Ready to talk pricing?
If you are considering a sale in Bozeman’s core, the right price is a blend of math, neighborhood nuance and launch strategy. Our boutique, principal-led approach pairs disciplined MLS analysis with design-forward marketing so you reach the best buyers at the right number. To start a private valuation conversation tailored to your home, reach out to Amelia Real Estate Co..
FAQs
What is the current Bozeman median price context for luxury sellers?
- As of December 2025, Realtor.com reported a Bozeman median listing price near $775,000, with Gallatin County’s June 2025 median sold price around $690,000 and city medians in the $700,000 to $750,000 range.
How does trail access affect value in Bozeman’s core neighborhoods?
- Direct connections to the “Main Street to the Mountains” network support a reliable premium compared with similar homes farther from connectivity, as highlighted in GVLT’s program update.
How should I think about pricing a home with strong Bridger views?
- Treat views as an amenity and quantify the premium with paired sales from the same neighborhood or street; academic work on amenity valuation explains why local extraction beats a one-size-fits-all percent.
Do renovations pay off before selling an in-town luxury home?
- Many do, but returns vary by project; kitchens and selective interior updates often rank highest for resale recovery, per Remodeling Magazine’s Cost vs. Value, which you should confirm against recent local comps.
Should I price just above or just below $1 million?
- It depends on your buyer pool and inventory.

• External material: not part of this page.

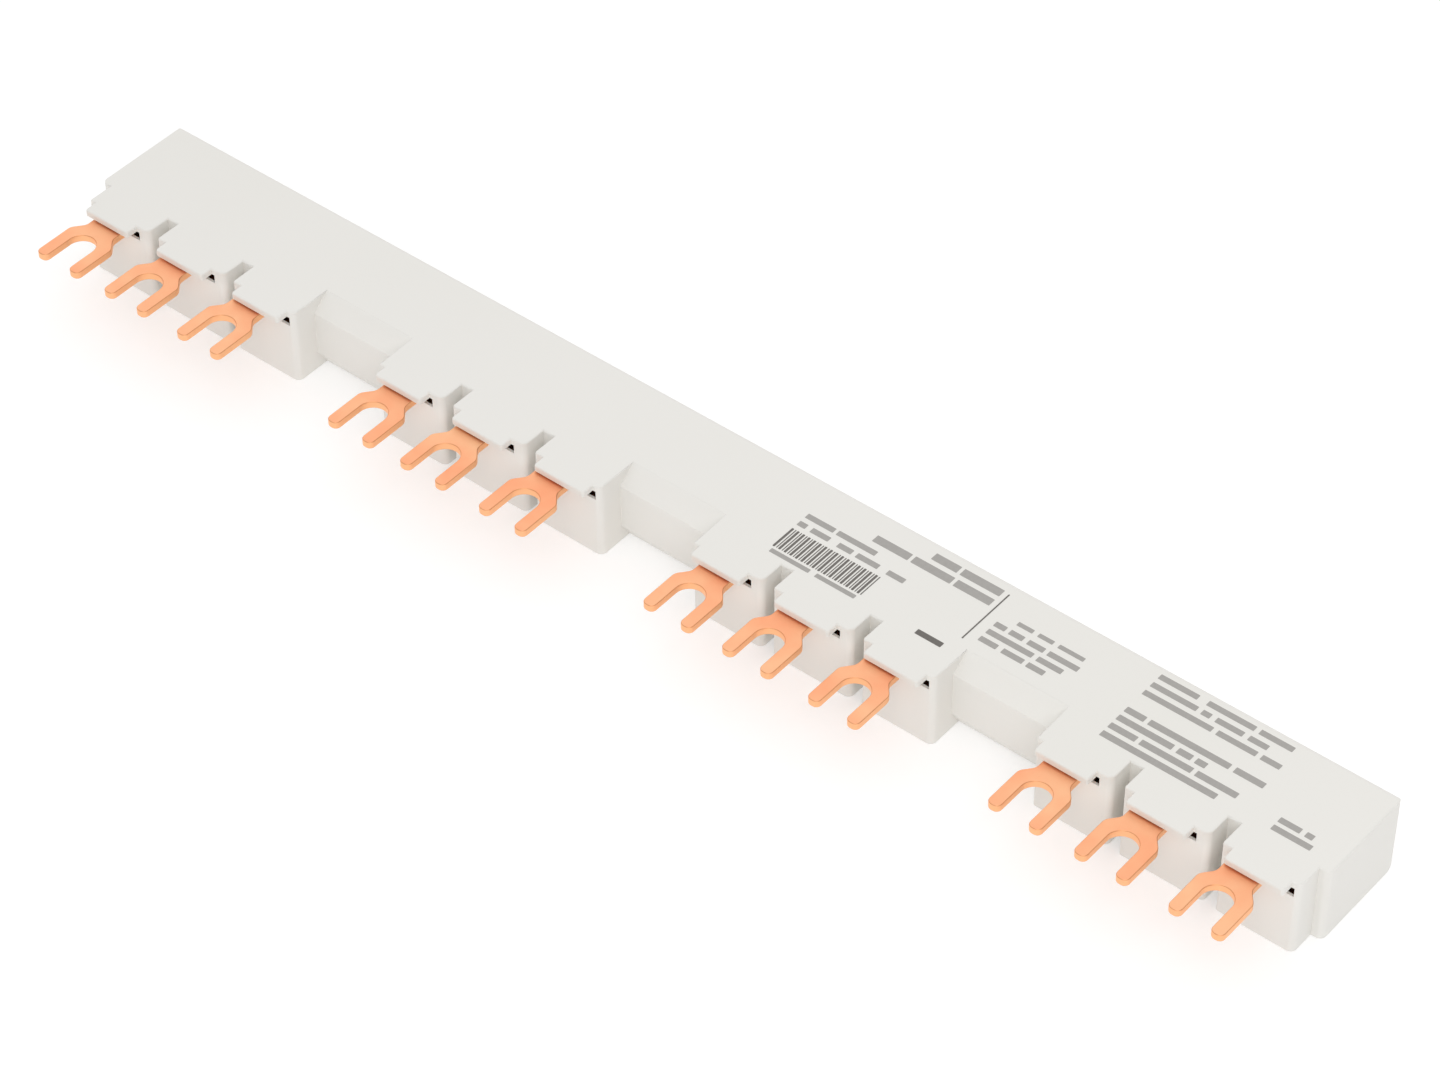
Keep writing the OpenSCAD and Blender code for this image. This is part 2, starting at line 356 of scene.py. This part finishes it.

Pricing just below a key search threshold can widen exposure and create urgency, while pricing slightly above can be effective if you have verifiable, uncommon features and a plan for targeted outreach.
Why rely on an MLS CMA instead of public portal snapshots?
- MLS CMAs use contract dates, detailed property notes and the most comparable local sales, which makes them more precise for in-town luxury decisions; portal snapshots are helpful context but are not a substitute for neighborhood-level MLS analysis.